12 thoughts on “Chart of the day: Employment in the US

  1. tzimiskes

    Employment to population remains low. Seems like there are a lot of people who might decide to rejoin the labor market if jobs become more desirable. I would think this would do a lot to dampen inflation, though employers might be under more pressure to improve working conditions.

    1. KenSchulz

      "Seems like there are a lot of people who might decide to rejoin the labor market if jobs become more desirable."
      On some alternate Earth, economics is an empirical social science, and economists do things like interviewing actual non-working people about their intentions concerning employment, and their reasons*. Here, we'll just get highly aggregates measures and lots of speculation based on theories we actually know are wrong.
      *Yes, I know people are not always fully forthcoming in interviews. We social scientists have ways of dealing with that problem.

  2. marcel proust

    RE: "The unemployment rate went down to 3.4%, the lowest it's been in my lifetime."

    I am guessing that the unemployment rate is seasonally adjusted; otherwise it would not make much sense to compare the rate for different months in the same year.

    However the seasonal adjustment formula gets -- um -- adjusted from time to time, as seasonal behavior changes. Not sure it makes sense to compare seasonally adjusted rates across such long periods of time as Kevin's life. In addition, even without worrying about revisions to the seasonal adjustment algorithm, this estimate will be revised several times before being considered final.

    So is it the lowest rate in his lifetime? As Chou En Lai responded when asked about the consequences of the French Revolution -- er -- Days of 68: "Too early to say."

  3. jdubs

    It's an amazing situation we find ourselves in. This historically great economic news will undoubtedly be portrayed as a negative for the economy, a negative for the President and a negative for America. These negatives will 'force' the Fed to save the economy and the country from the increasingly dire situation.

    Month after month after month of impressive wage, productivity and job growth.....it's obviously all bad news that needs to be acted on and corrected. For reasons. It's obvious.

    1. kenalovell

      Labor shortages ... supply chain problems ... Jimmy Carter's second term stumbles from one crisis to another. Luckily the media is there to explain it all to the public.

  4. different_name

    Wage suppression via desperate workers doesn't seem to be going well at all.

    Powell just doesn't have that Greenspan magic mumble.

  5. skeptonomist

    The Phillips curve blew up in the 70's. That economists still consider unemployment the key, whether in the form of the Phillips curve or the NAIRU (which was disproven by the very low unemployment in the 90's and 10's) is an indication of how their beliefs are not determined by evidence.

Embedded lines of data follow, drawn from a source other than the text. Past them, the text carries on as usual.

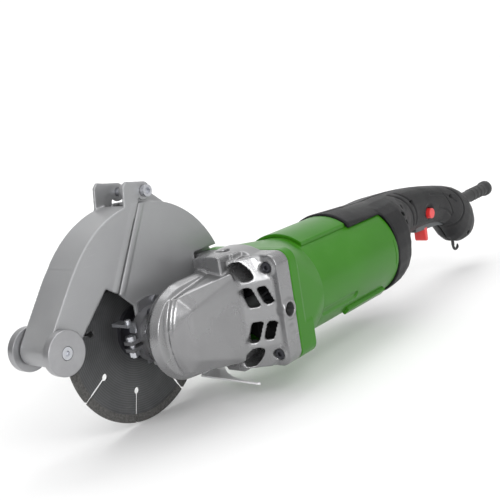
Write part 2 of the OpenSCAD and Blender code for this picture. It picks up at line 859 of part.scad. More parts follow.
module armature_windings() {
    color(copper) for (x = [[128, 140], [200, 214]]) {
        tube_x(m, 0, x[0], x[1], 21, 6);
    }
}

module commutator() {
    color(copper) difference() {
        rod_x(m, 0, 222, 248, 14);
        rod_x(m, 0, 220, 255, 6);
        for (i = [0:23]) translate([0, m, 0]) rotate([i * 15, 0, 0])
            block([224, 13, -0.3], [249, 15, 0.3]);
    }
}

module rear_bearing() {
    bearing_x(m, 0, 257.6, 264.6, 11, 4);
}

module bearing_sleeve() {
    color(dark) tube_x(m, 0, 256.4, 266, 14, 11);
}

module brush_holders() {
    color([0.7, 0.6, 0.3]) for (s = [-1, 1]) translate([0, m, 0]) mirror([0, s > 0 ? 0 : 1, 0])
        difference() {
            union() {
                block([229.5, 16, -5.5], [242.5, 41, 5.5]);
                block([227, 38.5, -7], [245, 41, 7]);
            }
            block([232, 15, -3], [240, 39.5, 3]);
        }
}

module carbon_brushes() {
    color(dark) for (s = [-1, 1]) translate([0, m, 0]) mirror([0, s > 0 ? 0 : 1, 0])
        block([232.1, 14.1, -2.9], [239.9, 28, 2.9]);
}

module brush_springs() {
    color(steel) for (s = [-1, 1]) translate([0, m, 0]) mirror([0, s > 0 ? 0 : 1, 0])
        translate([236, 28.6, 0]) rotate([-90, 0, 0]) coil(2, 0.4, 5, 10);
}

// ---- handle -------------------------------------------------------------

// Stations of the handle: top x and z, bottom x and z, half width
STATIONS = [
    [266.9, 47.8, 266.9, -47.4, 47.6], [285, 48.3, 283, -46.6, 47.2], [297, 48.5, 293, -44, 46.2],
    [305, 48.4, 299.5, -39, 43], [311, 48.2, 305, -32, 38], [318, 48, 311.5, -23.5, 32.5],
    [327, 47.6, 320, -15.5, 28], [344, 46.6, 336, -9, 23.8], [366, 44.6, 359, -5.5, 21.5],
    [390, 41.5, 383, -5, 20], [412, 38, 405, -6.2, 19.5], [434, 34, 424, -9, 19.5],
    [455, 29.5, 440, -15, 19.5], [474, 24, 449, -24, 20], [489, 17.5, 457, -34, 20],
    [500, 10, 467, -41, 20], [508, 0, 479, -44.5, 19], [513, -13, 491, -44, 16.5],
    [513, -25, 501, -39, 11.5], [509, -32, 504.5, -35, 5]
];
SIDES = 24;

// Point j of a station's ring: a softened ellipse between its top and bottom points, d smaller all round
function ring_point(s, j, d) = let (
        a = 360 * j / SIDES,
        c = cos(a),
        n = sin(a),
        e = 0.86,
        top = [s[0], s[1]],
        low = [s[2], s[3]],
        mid = (top + low) / 2,
        half = norm(top - low) / 2,
        up = (top - low) / (2 * half),
        w = sign(c) * pow(abs(c), e) * (half - d),
        v = sign(n) * pow(abs(n), e) * (s[4] - d)
    ) [mid[0] + up[0] * w, m + v, mid[1] + up[1] * w];

// Closed skin through the stations first to last
module handle_loft(d, first, last) {
    count = last - first + 1;
    points = [for (i = [first:last], j = [0:SIDES - 1]) ring_point(STATIONS[i], j, d)];
    walls = [for (i = [0:count - 2], j = [0:SIDES - 1]) let (k = (j + 1) % SIDES)
        [i * SIDES + j, i * SIDES + k, (i + 1) * SIDES + k, (i + 1) * SIDES + j]];
    front = [for (j = [SIDES - 1:-1:0]) j];
    back = [for (j = [0:SIDES - 1]) (count - 1) * SIDES + j];
    polyhedron(points, concat(walls, [front], [back]), convexity = 6);
}

// Tongue over the top of the barrel
module tongue() {
    difference() {
        intersection() {
            translate([208, m, 0]) rotate([0, 90, 0]) cylinder(r1 = 52.6, r2 = 48, h = 78);
            translate([0, m, 0]) block([208, -30.5, 30], [286, 30.5, 60]);
        }
        rod_x(m, 0, 200, 266.9, barrel_r + 0.5);
        rod_x(m, 0, 266, 310, barrel_r - 1);
    }
}

module handle_whole() {
    difference() {
        union() {
            handle_loft(0, 0, len(STATIONS) - 1);
            tongue();
        }
        handle_loft(wall, 0, len(STATIONS) - 2);
        // open front
        rod_x(m, 0, 266, 268, 44.8);
        // trigger mouth
        block([373.5, m - 7.4, -14.5], [452, m + 7.4, 2]);
        // air slots round the rear of the cap
        for (i = [0:6], s = [-1, 1]) {
            a = 50.6 + i * 11;
            translate([0, m, 0]) rotate([s * a, 0, 0]) block([298, -2.4, 30], [307, 2.4, 60]);
        }
        // mouth of the cord sleeve
        rod_x(m, 1, 495, 540, 7.6);
        rod_x(m, 1, 490, 505.1, 9.7);
        // seats of the trigger's pin and the wire hook
        rod_y(pivot_x, pivot_z, m - 13.1, m + 13.1, 2 + fit);
        rod_z(473, m, -60, -38, 1.9 + fit);
        // hole in the tongue
        rod_z(245, m, 40, 60, 2.6);
        for (p = handle_screw_at) rod_y(p[0], p[1], m - 60, m + 60, 2 + fit);
    }
}

handle_screw_at = [[350, 32], [446, 18], [484, -34], [316, 34]];

module screw_posts() {
    for (p = handle_screw_at) intersection() {
        rod_y(p[0], p[1], m - 60, m + 60, 4.6);
        handle_loft(0.6, 0, len(STATIONS) - 1);
    }
}

module handle_half(side) {
    color(charcoal) intersection() {
        difference() {
            union() {
                handle_whole();
                screw_posts();
            }
            for (p = handle_screw_at) rod_y(p[0], p[1], m - 60, m + 60, 2 + fit);
            for (p = handle_screw_at) rod_y(p[0], p[1], m + 8, m + 60, 3.9);
            // round recess and guide of the lock button
            rod_y(lock_x, lock_z, m - 40, m - 12, lock_r + gap);
            rod_y(lock_x - 2, lock_z + 1, m - 40, m - 17.9, lock_r + 3.6);
        }
        block([200, side < 0 ? m - 100 : m + 0.05, -100], [600, side < 0 ? m - 0.05 : m + 100, 100]);
    }
}

module handle_shell_near() {
    handle_half(-1);
}

module handle_shell_far() {
    handle_half(1);
}

module handle_screws() {
    color(steel) for (p = handle_screw_at) {
        rod_y(p[0], p[1], m - 9, m + 8, 2);
        difference() {
            rod_y(p[0], p[1], m + 8, m + 10.5, 3.8);
            hex_y(p[0], p[1], m + 9.2, m + 12, 3);
        }
    }
}

pivot_x = 446;
pivot_z = -8;

// Long lever with a finger flap near its front end
module trigger() {
    color([0.45, 0.5, 0.5]) difference() {
        union() {
            along_y(m - 7, m + 7) polygon([[376, -1.5], [376, -8.5], [424, -11.5], [440, -14.5],
                                           [450, -14.5], [450, -5], [438, -4]]);
            rod_y(pivot_x, pivot_z, m - 7, m + 7, 5);
        }
        rod_y(pivot_x, pivot_z, m - 10, m + 10, 2 + fit);
    }
    color(red) along_y(m - 7, m + 7)
        polygon([[396.6, -8.4], [396, -20.6], [397.6, -23], [400.6, -23.2], [401.8, -21], [401.8, -9.8]]);
}

module trigger_pin() {
    color(steel) rod_y(pivot_x, pivot_z, m - 13, m + 13, 2);
}

module trigger_spring() {
    color(steel) translate([386, m, -1.2]) coil(3, 0.45, 4, 8.6);
}

module switch_body() {
    color(dark) difference() {
        union() {
            block([398, m - 9, 8.5], [438, m + 9, 27]);
            block([381, m - 9.4, 8.1], [398, m + 6, 19.5]);
        }
        rod_z(414, m, 5, 20, 3.2);
    }
}

module switch_plunger() {
    color(dark) rod_z(414, m, -1.2, 15, 3.1);
}

lock_x = 391;
lock_z = 10.4;
lock_r = 5.7;

module lock_button() {
    color(red) {
        rod_y(lock_x, lock_z, m - 21.6, m - 16.2, lock_r);
        rod_y(lock_x, lock_z, m - 16.5, m - 14.6, lock_r + 0.3);
    }
}

module lock_button_spring() {
    color(steel) translate([lock_x, m - 14.2, lock_z]) rotate([-90, 0, 0]) coil(3, 0.4, 3, 4.4);
}

module suppressor() {
    color([0.75, 0.65, 0.3]) block([282, m - 13, -14], [306, m + 13, 4]);
}

module cord_sleeve() {
    color(charcoal) difference() {
        union() {
            rod_x(m, 1, 499, 505, 9.6);
            rod_x(m, 1, 505, 571, 7.4);
            rod_x(m, 1, 571, 578, 9.4);
            for (x = [530, 540, 550, 560]) rod_x(m, 1, x, x + 4, 8);
        }
        rod_x(m, 1, 480, 590, cord_hole_r);
    }
}

module cord_clamp() {
    color(dark) difference() {
        block([476, m - 12, 4], [486, m + 12, 8.4]);
        for (s = [-1, 1]) rod_z(481, m + s * 8.5, 0, 10, 1.6);
    }
    color(steel) for (s = [-1, 1]) {
        rod_z(481, m + s * 8.5, 0, 8.4, 1.55);
        rod_z(481, m + s * 8.5, 8.4, 10.4, 3);
    }
}

// Small wire hook under the handle's end
module hook() {
    color(charcoal) {
        rod_z(473, m, -47.6, -41, 1.9);
        difference() {
            translate([479.5, m, -47.5]) rotate([90, 0, 0]) rotate_extrude() translate([6.5, 0]) circle(1.6);
            block([465, m - 3, -47.5], [490, m + 3, -35]);
            block([484.3, m - 3, -60], [490, m + 3, -35]);
        }
    }
}

// ---- drawing ------------------------------------------------------------

shroud_rear();
shroud_front();
hinge_bolt();
guard_nuts();
roller_near();
roller_far();
axle_spacer();
axle_bolt();
axle_nut();
clamp_band();
clamp_bolt();
guard_bracket();
guard_screws();
skid_plate();
dust_port();
blade();
blade_segments();
inner_flange();
flange_nut();
spindle();
crown_gear();
spindle_bearing_lower();
spindle_bearing_upper();
bearing_cover();
cover_screws();
gear_housing();
head_screws();
front_bearing();
pinion_gear();
cooling_fan();
air_baffle();
motor_housing();
top_plate();
stator_core();
stator_windings();
armature_shaft();
armature_core();
armature_windings();
commutator();
rear_bearing();
bearing_sleeve();
brush_holders();
carbon_brushes();
brush_springs();
handle_shell_near();
handle_shell_far();
handle_screws();
trigger();
trigger_pin();
trigger_spring();
switch_body();
switch_plunger();
lock_button();
lock_button_spring();
suppressor();
cord_sleeve();
cord_clamp();
hook();
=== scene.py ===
"""Looks of a hand-held wall chaser: a single-blade masonry saw with a hinged guard on rollers.

Everything is in metres in the part's own frame: the origin is the centre of the blade, +X runs back along
the motor to the handle, +Y along the spindle away from the gear head, and +Z is up.
"""

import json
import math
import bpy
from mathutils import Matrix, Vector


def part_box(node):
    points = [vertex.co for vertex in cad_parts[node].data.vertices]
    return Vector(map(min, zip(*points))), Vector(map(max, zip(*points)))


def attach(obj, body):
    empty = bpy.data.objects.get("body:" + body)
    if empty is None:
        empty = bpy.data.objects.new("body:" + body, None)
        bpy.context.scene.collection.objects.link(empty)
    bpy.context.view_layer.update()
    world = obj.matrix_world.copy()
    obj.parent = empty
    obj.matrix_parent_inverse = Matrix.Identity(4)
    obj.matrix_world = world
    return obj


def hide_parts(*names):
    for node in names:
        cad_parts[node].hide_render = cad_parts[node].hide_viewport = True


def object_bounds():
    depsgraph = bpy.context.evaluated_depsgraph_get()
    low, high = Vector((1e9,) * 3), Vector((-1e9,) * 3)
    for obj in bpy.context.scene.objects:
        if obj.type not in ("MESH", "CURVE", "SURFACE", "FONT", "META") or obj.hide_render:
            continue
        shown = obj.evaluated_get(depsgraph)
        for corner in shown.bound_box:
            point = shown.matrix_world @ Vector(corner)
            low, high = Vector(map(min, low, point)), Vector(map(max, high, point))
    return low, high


bl_info = {
    "name": "Wall chaser looks",
    "version": (1, 0, 0),
    "blender": (4, 5, 0),
    "location": "3D View > Sidebar > Wall Chaser",
    "description": "Rounded castings, moulded handle and procedural finishes of a wall chaser",
    "category": "Object",
}

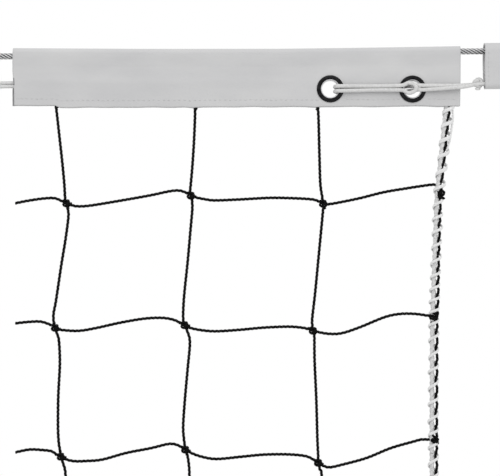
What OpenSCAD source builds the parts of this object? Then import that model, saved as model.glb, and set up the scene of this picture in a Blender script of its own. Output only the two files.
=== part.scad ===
// Corner panel of a knotted sports net: a steel headline cable with an eye at each end, a folded
// vinyl headband on the cable, cord lacing through two eyelets, a sliding end cover, and a knotted
// square mesh with a laced rope border down its side and along its foot.
// The origin is the centre of the left cable eye. +X runs along the cable, the net faces -Y.

/* [Cable] */
// Diameter of the steel cable
cable_d = 5; // [4.6:0.1:5.2]
// Distance between the centres of the two cable eyes
eye_span = 524; // [520:1:560]
// Radius of the bore through each thimble
thimble_bore_r = 6.5; // [5:0.1:6.8]
// Width of each thimble
thimble_w = 9; // [8:0.5:10]
// Length of each crimped ferrule
ferrule_l = 18; // [14:1:20]

/* [Headband] */
// Left end of the headband
band_x = 60; // [56:1:64]
// Length of the headband
band_l = 352; // [350:0.5:353]
// Height of the hem's lower edge
hem_z = -39.9; // [-40.1:0.1:-39.6]
// Thickness of the vinyl
vinyl_t = 0.9; // [0.6:0.1:1]

/* [Eyelets] */
// Distance from the left cable eye to the first eyelet
first_eyelet_x = 309.5; // [309:0.5:310]
// Distance between the two eyelets
eyelet_gap = 64.5; // [64:0.5:65]
// Height of the left eyelet's centre
eyelet_z = -26; // [-26.2:0.1:-25.8]
// How far the right eyelet sits below the left one
eyelet_drop = 0.9; // [0:0.1:1]
// Outer radius of an eyelet
eyelet_r = 10.6; // [10:0.1:10.8]
// Radius of the hole through an eyelet
eyelet_hole_r = 6.6; // [6.5:0.1:6.8]

/* [Cords] */
// Diameter of the white cords
cord_d = 3; // [2.6:0.1:3]

/* [Cover] */
// Left end of the sliding end cover
cover_x = 430.5; // [430.5:0.5:431]
// Length of the end cover
cover_l = 40; // [36:1:40]

/* [Net] */
// Diameter of the black net twine
twine_d = 2; // [1.6:0.1:2.2]
// Radius of the solid that holds one net knot
knot_r = 3.4; // [3:0.1:3.4]

/* [Border] */
// Diameter of the white border rope
rope_d = 3.4; // [3:0.1:3.4]
// Diameter of the black selvage twine beside the rope
selvage_d = 1.9; // [1.6:0.1:1.9]
// Diameter of the white lacing wound round the rope and the selvage
lacing_d = 1.6; // [1.2:0.1:1.6]
// Distance between two turns of the lacing
lacing_pitch = 11.3; // [10:0.1:14]

/* [Hidden] */
$fn = 48;

// The main run of the cable lies half a cable above the line between the eye centres,
// because the turned-back tail lies half a cable below it.
leg_z = cable_d / 2 + 0.1;
groove_r = 11.1;            // from an eye's centre to the centre of the cable round it
ferrule_x = 28;             // from an eye's centre to the near end of its ferrule
eyelet_xs = [first_eyelet_x, first_eyelet_x + eyelet_gap];
eyelet_zs = [eyelet_z, eyelet_z - eyelet_drop];
cord_r = cord_d / 2;
hinge_zs = [-41.6, -112, -211.5, -313];   // heights of the hem and the three hinged knot rows

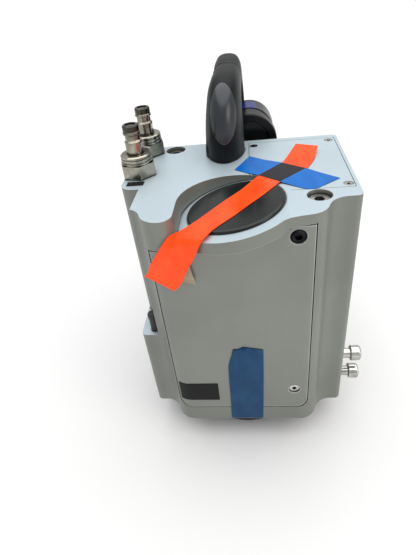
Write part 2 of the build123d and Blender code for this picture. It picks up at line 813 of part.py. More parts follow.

    Or maybe this is an indication of anti-labor bias - which is present among many American economists who call themselves liberal.

  6. Joseph Harbin

    "We gained 517,000 jobs in January, which comes to 427,000 jobs after accounting for population growth."

    I'll have to check the math, but I'm pretty sure 517,000 net new jobs is more than the 85,000 jobs lost due to tech layoffs this year -- the subject of endless headlines and news stories.

    It's a bloodbath out there.

  7. NeilWilson

    I heard on Bloomberg this morning that we really only need about 30,000 new jobs to keep up with population growth.
    Maybe you should check your 90,000 number?

  8. kenalovell

    Predictably, right-wingers have dismissed the news as a pack of lies, made up by Biden the same way Obama used to fabricate his numbers.

  9. D_Ohrk_E1

    Do you still feel confident that the US will sink into a 12-month long recession sometime this year?

    For perspective, NBER has noted just 3 (peak to trough) out of 12 post-WWII contraction periods lasting longer than 11 months.

    What critical black swan tail risk are we overlooking, that would trigger a prolonged recession?